§ SET TASK
Everything from the line containing "# Data socket on the back of the board" through the line containing "cad_parts[obj.name] = obj" should be repeated exactly, and nothing else from the data.
====== DATA SECTION
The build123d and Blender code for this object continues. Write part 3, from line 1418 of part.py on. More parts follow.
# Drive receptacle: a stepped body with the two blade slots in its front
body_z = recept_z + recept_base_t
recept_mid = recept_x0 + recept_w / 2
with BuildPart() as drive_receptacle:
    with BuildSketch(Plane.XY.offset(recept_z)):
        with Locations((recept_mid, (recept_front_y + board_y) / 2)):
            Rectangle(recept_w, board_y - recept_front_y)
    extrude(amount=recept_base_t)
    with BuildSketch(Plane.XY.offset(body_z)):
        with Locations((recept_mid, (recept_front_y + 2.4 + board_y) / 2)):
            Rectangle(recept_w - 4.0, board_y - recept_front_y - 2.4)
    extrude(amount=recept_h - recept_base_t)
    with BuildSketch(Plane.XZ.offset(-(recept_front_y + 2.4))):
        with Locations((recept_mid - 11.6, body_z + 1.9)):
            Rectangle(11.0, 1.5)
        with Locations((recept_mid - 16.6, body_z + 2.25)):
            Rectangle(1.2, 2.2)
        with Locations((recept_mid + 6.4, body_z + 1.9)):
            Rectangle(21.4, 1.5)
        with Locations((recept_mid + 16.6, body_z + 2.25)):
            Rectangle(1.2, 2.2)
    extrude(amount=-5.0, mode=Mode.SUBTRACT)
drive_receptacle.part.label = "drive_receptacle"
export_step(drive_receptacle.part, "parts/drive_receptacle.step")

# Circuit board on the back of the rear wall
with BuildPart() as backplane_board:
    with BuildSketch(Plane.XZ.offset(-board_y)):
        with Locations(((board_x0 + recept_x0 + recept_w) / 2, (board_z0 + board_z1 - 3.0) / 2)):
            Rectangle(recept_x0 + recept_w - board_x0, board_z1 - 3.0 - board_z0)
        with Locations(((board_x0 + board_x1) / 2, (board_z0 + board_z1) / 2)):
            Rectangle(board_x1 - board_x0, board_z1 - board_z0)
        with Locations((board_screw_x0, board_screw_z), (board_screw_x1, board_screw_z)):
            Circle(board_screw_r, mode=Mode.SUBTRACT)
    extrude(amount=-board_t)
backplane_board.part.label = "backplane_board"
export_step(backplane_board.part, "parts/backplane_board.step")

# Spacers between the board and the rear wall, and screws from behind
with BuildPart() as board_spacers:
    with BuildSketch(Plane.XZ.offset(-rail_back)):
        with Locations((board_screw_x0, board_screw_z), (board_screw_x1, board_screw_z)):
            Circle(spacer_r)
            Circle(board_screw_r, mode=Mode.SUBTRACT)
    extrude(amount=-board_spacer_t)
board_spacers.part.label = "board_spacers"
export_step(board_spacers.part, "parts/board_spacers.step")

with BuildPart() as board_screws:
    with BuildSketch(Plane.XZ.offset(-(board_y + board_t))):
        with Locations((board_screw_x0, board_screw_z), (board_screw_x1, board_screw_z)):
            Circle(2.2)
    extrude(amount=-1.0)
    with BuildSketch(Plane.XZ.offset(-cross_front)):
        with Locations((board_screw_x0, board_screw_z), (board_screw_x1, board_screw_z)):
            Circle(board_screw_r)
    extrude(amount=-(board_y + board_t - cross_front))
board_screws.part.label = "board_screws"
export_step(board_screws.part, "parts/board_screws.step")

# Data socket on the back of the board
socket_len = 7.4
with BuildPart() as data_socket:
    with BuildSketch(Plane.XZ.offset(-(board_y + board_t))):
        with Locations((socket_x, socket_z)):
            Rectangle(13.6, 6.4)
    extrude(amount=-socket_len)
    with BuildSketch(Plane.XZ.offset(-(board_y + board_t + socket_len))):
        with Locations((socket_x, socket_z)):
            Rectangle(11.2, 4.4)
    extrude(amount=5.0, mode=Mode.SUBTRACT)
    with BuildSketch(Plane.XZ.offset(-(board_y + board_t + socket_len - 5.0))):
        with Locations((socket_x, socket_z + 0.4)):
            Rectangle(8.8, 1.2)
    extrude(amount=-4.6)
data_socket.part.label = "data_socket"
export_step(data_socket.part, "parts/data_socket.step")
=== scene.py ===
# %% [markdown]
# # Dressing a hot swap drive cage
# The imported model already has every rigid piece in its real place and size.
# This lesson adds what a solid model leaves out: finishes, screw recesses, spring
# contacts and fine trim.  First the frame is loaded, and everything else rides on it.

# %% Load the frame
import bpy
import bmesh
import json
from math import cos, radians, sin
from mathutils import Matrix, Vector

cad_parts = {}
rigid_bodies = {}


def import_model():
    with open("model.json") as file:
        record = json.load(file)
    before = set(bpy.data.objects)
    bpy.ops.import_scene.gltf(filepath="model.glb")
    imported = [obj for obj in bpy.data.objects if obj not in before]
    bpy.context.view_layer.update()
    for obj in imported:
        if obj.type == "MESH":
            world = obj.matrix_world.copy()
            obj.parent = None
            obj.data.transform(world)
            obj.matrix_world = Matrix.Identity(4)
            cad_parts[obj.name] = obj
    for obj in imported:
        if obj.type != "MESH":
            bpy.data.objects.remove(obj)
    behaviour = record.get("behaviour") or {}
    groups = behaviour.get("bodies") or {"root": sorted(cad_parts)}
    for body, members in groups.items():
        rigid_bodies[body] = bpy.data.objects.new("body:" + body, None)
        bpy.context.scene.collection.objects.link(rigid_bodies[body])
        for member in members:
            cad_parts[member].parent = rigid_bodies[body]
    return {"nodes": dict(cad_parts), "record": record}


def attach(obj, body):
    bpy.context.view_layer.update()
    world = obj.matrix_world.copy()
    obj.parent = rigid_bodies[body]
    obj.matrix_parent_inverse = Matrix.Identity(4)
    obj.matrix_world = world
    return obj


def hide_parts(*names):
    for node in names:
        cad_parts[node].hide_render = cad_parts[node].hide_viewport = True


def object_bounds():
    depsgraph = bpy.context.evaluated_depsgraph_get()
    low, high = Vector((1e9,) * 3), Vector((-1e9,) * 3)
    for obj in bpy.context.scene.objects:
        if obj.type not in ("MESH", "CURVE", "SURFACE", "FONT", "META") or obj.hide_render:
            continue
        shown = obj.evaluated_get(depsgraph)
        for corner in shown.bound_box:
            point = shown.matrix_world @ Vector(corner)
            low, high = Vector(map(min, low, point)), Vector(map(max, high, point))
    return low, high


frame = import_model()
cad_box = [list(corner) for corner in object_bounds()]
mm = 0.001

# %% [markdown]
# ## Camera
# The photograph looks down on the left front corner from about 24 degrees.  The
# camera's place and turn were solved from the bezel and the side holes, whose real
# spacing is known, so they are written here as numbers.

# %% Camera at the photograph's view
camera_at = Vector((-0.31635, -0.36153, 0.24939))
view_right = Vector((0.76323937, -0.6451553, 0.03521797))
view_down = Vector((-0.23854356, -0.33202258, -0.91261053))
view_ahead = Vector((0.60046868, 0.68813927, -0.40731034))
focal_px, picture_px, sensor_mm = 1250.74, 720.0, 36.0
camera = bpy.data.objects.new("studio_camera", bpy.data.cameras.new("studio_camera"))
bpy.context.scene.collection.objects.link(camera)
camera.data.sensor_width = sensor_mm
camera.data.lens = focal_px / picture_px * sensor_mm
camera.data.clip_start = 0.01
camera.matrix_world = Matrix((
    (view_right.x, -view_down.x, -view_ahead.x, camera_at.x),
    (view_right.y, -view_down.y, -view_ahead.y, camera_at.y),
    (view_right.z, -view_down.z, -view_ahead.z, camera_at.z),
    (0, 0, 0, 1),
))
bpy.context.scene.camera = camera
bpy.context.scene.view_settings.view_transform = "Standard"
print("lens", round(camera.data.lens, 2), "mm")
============
§ SOLUTION
# Data socket on the back of the board
socket_len = 7.4
with BuildPart() as data_socket:
    with BuildSketch(Plane.XZ.offset(-(board_y + board_t))):
        with Locations((socket_x, socket_z)):
            Rectangle(13.6, 6.4)
    extrude(amount=-socket_len)
    with BuildSketch(Plane.XZ.offset(-(board_y + board_t + socket_len))):
        with Locations((socket_x, socket_z)):
            Rectangle(11.2, 4.4)
    extrude(amount=5.0, mode=Mode.SUBTRACT)
    with BuildSketch(Plane.XZ.offset(-(board_y + board_t + socket_len - 5.0))):
        with Locations((socket_x, socket_z + 0.4)):
            Rectangle(8.8, 1.2)
    extrude(amount=-4.6)
data_socket.part.label = "data_socket"
export_step(data_socket.part, "parts/data_socket.step")
=== scene.py ===
# %% [markdown]
# # Dressing a hot swap drive cage
# The imported model already has every rigid piece in its real place and size.
# This lesson adds what a solid model leaves out: finishes, screw recesses, spring
# contacts and fine trim.  First the frame is loaded, and everything else rides on it.

# %% Load the frame
import bpy
import bmesh
import json
from math import cos, radians, sin
from mathutils import Matrix, Vector

cad_parts = {}
rigid_bodies = {}


def import_model():
    with open("model.json") as file:
        record = json.load(file)
    before = set(bpy.data.objects)
    bpy.ops.import_scene.gltf(filepath="model.glb")
    imported = [obj for obj in bpy.data.objects if obj not in before]
    bpy.context.view_layer.update()
    for obj in imported:
        if obj.type == "MESH":
            world = obj.matrix_world.copy()
            obj.parent = None
            obj.data.transform(world)
            obj.matrix_world = Matrix.Identity(4)
            cad_parts[obj.name] = obj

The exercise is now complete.